MEMORIA – Di Segni(UCEI): Davvero mai più?
“Ci indirizziamo verso il Giorno della memoria il 27 gennaio con senso di grave preoccupazione e dopo il 7 ottobre non può essere partecipato come in ovvia continuità agli anni passati. La coerenza e l’uso delle parole più importanti che segnano il percorso della memoria e del monito ‘mai più’ devono essere utilizzate con la massima responsabilità e consapevolezza e arginando ogni abuso. Abbiamo per questo condiviso alcune note ribadendo concetti fondamentali in vista di questo importante momento”.

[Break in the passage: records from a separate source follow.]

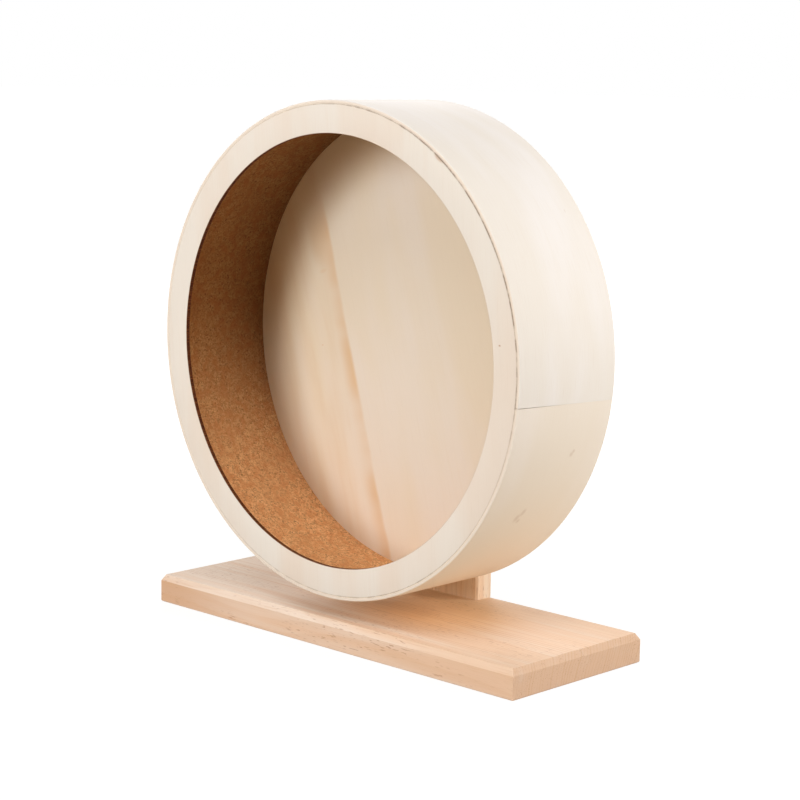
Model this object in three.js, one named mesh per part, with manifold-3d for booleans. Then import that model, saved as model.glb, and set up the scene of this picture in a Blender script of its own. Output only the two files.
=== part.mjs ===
// A free-standing exercise wheel for small rodents: a bent plywood drum with a cork running
// surface, turning on an axle bolt in two ball bearings that sit in an upright board.
//
// Millimetres, +Z up. The origin is the centre of the base board's underside, the axle runs
// along Y, and the drum's open front faces -Y.

import * as THREE from "three";
import { mergeVertices } from "three/addons/utils/BufferGeometryUtils.js";
import Module from "manifold-3d";

const wasm = await Module();
wasm.setup();

// ---------------------------------------------------------------- driving dimensions

// Drum
const WHEEL_DIAMETER = 330;
const DRUM_WIDTH = 93;
const SHELL_WALL = 2.4;
const SHELL_EDGE_BEVEL = 0.5;
const RING_WIDTH = 18.8; // from the ring's outside to its opening
const RING_THICKNESS = 3;
const CORK_THICKNESS = 2.6;
const DISC_THICKNESS = 5;
const RING_JOINT = 0.3; // open joint round the front ring, seen as a fine line
const GLUE_JOINT = 0.05; // play round the other pieces that are glued into the shell
const SEAM_GAP = 0.4; // butt joint between the two ends of a bent sheet
const SHELL_SEAM_DEG = -6.5; // where the shell's ends meet, from +X towards +Z
const CORK_SEAM_DEG = 24; // the liner's ends meet away from the shell's

// Hub and axle: M8 coach bolt, thin nut, lock nut
const HUB_DIAMETER = 80;
const HUB_THICKNESS = 10;
const HUB_EDGE_BEVEL = 1;
const BOLT_DIAMETER = 8;
const BOLT_HEAD_DIAMETER = 20;
const BOLT_HEAD_HEIGHT = 4.5;
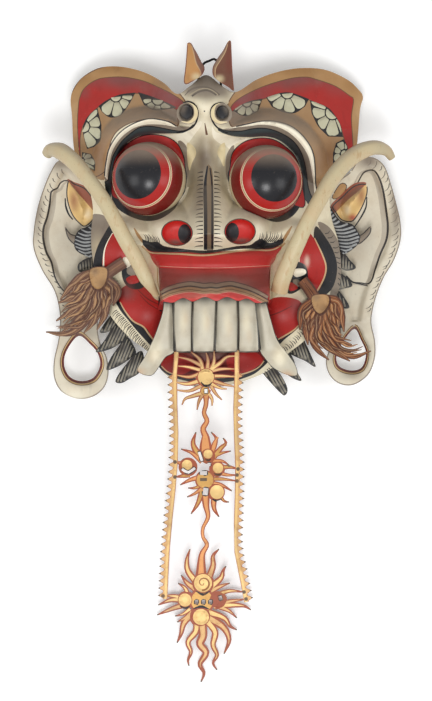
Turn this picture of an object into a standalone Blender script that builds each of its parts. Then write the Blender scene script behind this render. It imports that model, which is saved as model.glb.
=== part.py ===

Così la presidente Ucei Noemi Di Segni, guardando al periodo dell’anno in cui più numerose sono le iniziative dedicate alla Shoah e ai crimini del nazifascismo. Questo gennaio con un pensiero che non può prescindere da quanto avvenuto poco più di tre mesi fa. Il 7 ottobre “il mondo è cambiato”, sottolinea in una nota. E ciò “aggiunge ulteriori criticità e dubbi su come intervenire e rafforzare l’impegno coerente sulla Memoria”. In ogni sede, annuncia di Segni, saranno affermati alcuni concetti: l’unicità della Shoah “come genocidio che non ha avuto precedenti o pari nella scientificità della pianificazione, presupposti, modalità di esecuzione in nessun altro massacro e genocidio”; il fatto che il Giorno della Memoria sia dedicato “unicamente al ricordo della Shoah, così come rubricato nella legge istitutiva” e che il ricordo di quei fatti non sia “un esercizio teorico limitato alla conoscenza della storia, o per esprimere vicinanza al popolo ebraico”, ma anche uno stimolo ad “attualizzare i fenomeni del passato e saperli riconoscere nel presente”. Nell’occasione il mondo ebraico evidenzierà anche che “la condanna generica”, oltre che gli “appelli al boicottaggio, di isolamento e la demonizzazione di Israele e di tutte le sue istituzioni” sono parte “delle espressioni di antisemitismo”, così come “il ribaltamento e l’attribuzione a Israele di appellativi connessi alla Shoah”. Infine un appello ad usare le “parole giuste”, perché le parole che descrivono l’orrore della Shoah sono oggi “riferite a Israele”, un abuso che “genera odio e pregiudizio”.